» **WHAT YOU HAVE TO DO**: Output exactly the span of lines that begins at the line containing "Write the build123d" and ends at the line containing "# The origin", both lines included.

** Begin **

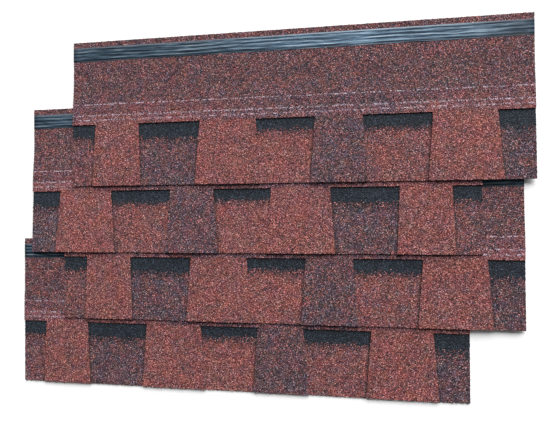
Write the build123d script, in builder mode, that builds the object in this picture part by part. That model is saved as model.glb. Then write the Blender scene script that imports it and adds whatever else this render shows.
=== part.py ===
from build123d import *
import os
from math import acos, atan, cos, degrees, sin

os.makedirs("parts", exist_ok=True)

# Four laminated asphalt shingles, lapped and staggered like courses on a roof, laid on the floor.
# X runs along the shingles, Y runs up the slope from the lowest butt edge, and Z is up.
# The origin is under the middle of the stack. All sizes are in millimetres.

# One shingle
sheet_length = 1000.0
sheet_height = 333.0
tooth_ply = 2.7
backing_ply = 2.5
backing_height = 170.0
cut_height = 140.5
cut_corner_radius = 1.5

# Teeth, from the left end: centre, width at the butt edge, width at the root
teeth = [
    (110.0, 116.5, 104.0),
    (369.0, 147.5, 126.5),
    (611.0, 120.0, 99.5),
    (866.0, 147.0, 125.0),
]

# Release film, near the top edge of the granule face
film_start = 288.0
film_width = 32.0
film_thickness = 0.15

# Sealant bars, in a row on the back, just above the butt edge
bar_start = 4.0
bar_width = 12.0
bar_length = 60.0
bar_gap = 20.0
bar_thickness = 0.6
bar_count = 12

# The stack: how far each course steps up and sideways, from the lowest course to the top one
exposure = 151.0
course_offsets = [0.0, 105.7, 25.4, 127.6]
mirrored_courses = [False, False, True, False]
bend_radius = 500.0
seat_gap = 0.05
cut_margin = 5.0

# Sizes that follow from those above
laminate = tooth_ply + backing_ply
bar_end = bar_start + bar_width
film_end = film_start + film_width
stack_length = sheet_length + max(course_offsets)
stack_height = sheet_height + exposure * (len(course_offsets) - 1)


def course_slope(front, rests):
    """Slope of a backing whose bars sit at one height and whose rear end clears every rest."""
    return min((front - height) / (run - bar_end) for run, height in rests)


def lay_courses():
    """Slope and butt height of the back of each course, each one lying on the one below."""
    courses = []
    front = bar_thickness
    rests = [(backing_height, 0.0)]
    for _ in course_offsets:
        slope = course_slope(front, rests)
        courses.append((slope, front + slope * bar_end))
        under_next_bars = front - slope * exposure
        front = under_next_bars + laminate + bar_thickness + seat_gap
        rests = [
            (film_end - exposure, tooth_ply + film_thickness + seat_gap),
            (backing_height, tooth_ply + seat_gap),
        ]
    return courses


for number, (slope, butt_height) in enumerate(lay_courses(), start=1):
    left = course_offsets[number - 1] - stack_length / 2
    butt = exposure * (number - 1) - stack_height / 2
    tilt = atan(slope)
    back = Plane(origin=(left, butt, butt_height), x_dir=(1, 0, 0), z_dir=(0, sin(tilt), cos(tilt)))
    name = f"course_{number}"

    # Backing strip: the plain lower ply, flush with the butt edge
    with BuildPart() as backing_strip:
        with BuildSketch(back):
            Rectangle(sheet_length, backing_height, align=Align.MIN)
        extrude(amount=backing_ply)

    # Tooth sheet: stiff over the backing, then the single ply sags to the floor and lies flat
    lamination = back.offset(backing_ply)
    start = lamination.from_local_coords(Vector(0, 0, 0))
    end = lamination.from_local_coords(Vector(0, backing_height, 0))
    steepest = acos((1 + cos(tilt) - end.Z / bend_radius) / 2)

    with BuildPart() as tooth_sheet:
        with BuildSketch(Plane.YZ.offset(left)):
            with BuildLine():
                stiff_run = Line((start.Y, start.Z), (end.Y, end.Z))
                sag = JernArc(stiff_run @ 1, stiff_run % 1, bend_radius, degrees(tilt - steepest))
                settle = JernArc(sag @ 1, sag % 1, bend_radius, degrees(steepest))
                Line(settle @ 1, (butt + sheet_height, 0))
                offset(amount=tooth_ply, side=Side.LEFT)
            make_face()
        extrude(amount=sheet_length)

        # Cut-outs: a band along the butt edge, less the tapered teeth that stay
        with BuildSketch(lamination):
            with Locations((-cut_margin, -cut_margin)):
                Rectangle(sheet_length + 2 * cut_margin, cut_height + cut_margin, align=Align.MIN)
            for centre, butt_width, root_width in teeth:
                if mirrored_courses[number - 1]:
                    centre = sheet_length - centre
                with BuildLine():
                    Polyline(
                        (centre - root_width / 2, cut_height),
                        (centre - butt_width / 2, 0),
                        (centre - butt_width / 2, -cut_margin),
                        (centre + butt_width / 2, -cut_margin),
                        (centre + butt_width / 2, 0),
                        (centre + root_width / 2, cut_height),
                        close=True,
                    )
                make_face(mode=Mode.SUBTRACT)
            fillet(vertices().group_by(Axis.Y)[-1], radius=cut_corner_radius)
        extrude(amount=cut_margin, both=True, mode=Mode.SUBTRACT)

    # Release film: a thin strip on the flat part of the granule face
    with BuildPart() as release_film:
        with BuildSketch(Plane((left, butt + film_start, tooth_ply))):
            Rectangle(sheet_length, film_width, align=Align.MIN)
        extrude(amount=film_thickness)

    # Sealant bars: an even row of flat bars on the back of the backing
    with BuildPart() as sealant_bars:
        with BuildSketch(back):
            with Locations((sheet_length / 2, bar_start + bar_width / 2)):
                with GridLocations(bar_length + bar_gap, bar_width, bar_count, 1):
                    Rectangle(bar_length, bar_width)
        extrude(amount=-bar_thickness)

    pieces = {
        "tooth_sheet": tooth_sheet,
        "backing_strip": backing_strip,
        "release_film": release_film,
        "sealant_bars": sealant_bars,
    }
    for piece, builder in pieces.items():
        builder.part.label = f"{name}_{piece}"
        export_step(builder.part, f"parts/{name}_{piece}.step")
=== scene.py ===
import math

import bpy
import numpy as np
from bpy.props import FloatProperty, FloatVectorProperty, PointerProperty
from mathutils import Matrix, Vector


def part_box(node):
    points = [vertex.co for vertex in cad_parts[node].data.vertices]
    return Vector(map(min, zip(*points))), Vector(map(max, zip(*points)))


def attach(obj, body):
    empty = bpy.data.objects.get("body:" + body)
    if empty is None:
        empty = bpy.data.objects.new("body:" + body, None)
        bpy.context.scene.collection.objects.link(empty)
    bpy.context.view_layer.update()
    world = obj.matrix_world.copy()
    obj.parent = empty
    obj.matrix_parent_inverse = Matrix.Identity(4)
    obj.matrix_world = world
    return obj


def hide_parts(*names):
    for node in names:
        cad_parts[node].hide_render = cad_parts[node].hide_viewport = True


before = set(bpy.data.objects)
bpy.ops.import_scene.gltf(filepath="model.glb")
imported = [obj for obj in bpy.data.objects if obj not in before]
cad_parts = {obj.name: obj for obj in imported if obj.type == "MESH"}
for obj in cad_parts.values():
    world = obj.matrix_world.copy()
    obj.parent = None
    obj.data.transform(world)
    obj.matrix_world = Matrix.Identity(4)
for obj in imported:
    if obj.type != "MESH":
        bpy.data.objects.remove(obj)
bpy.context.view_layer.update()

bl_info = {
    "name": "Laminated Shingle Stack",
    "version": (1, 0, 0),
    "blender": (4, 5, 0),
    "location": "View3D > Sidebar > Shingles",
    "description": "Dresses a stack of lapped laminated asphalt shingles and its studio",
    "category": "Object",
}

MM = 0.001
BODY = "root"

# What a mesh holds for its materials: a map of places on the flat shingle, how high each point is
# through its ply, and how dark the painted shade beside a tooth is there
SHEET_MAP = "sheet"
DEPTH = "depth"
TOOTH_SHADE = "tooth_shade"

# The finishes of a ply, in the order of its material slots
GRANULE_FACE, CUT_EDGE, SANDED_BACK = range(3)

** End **
** Begin **

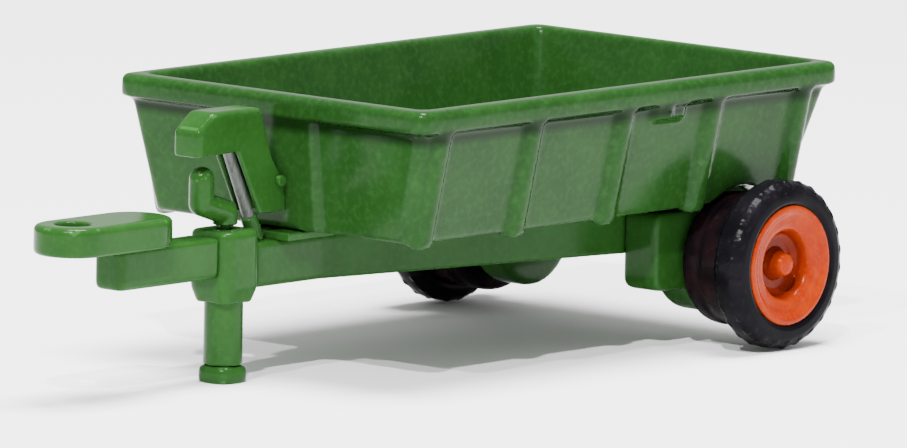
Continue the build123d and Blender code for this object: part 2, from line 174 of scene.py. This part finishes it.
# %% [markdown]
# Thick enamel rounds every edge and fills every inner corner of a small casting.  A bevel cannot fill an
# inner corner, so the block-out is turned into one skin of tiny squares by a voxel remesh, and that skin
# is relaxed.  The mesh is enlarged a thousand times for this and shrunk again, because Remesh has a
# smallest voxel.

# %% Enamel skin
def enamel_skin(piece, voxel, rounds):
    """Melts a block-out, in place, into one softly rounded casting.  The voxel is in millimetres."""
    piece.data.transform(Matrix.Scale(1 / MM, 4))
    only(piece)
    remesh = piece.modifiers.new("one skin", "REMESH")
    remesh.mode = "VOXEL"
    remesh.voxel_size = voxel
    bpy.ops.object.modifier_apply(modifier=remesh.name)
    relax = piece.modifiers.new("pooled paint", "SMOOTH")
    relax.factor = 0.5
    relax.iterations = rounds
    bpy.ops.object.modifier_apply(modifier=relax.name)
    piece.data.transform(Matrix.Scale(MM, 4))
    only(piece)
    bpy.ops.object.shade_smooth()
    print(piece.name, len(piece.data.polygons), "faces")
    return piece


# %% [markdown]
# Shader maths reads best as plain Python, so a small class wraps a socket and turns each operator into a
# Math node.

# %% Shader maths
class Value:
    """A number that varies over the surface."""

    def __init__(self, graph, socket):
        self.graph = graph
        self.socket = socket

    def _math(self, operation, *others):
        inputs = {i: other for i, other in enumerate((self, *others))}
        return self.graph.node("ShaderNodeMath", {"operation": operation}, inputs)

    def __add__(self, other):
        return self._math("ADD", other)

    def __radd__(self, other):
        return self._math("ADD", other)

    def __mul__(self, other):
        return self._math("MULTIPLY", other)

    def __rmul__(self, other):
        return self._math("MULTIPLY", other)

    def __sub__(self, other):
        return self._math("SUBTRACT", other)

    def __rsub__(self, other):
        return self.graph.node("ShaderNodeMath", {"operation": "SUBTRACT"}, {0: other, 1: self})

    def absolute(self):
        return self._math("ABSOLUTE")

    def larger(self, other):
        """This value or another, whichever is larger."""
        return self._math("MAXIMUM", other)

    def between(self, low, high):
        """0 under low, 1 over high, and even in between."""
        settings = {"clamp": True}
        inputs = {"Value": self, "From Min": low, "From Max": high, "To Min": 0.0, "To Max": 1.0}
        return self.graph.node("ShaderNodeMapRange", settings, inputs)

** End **

» **THE ANSWER**:
Write the build123d script, in builder mode, that builds the object in this picture part by part. That model is saved as model.glb. Then write the Blender scene script that imports it and adds whatever else this render shows.
=== part.py ===
from build123d import *
import os
from math import acos, atan, cos, degrees, sin

os.makedirs("parts", exist_ok=True)

# Four laminated asphalt shingles, lapped and staggered like courses on a roof, laid on the floor.
# X runs along the shingles, Y runs up the slope from the lowest butt edge, and Z is up.
# The origin is under the middle of the stack. All sizes are in millimetres.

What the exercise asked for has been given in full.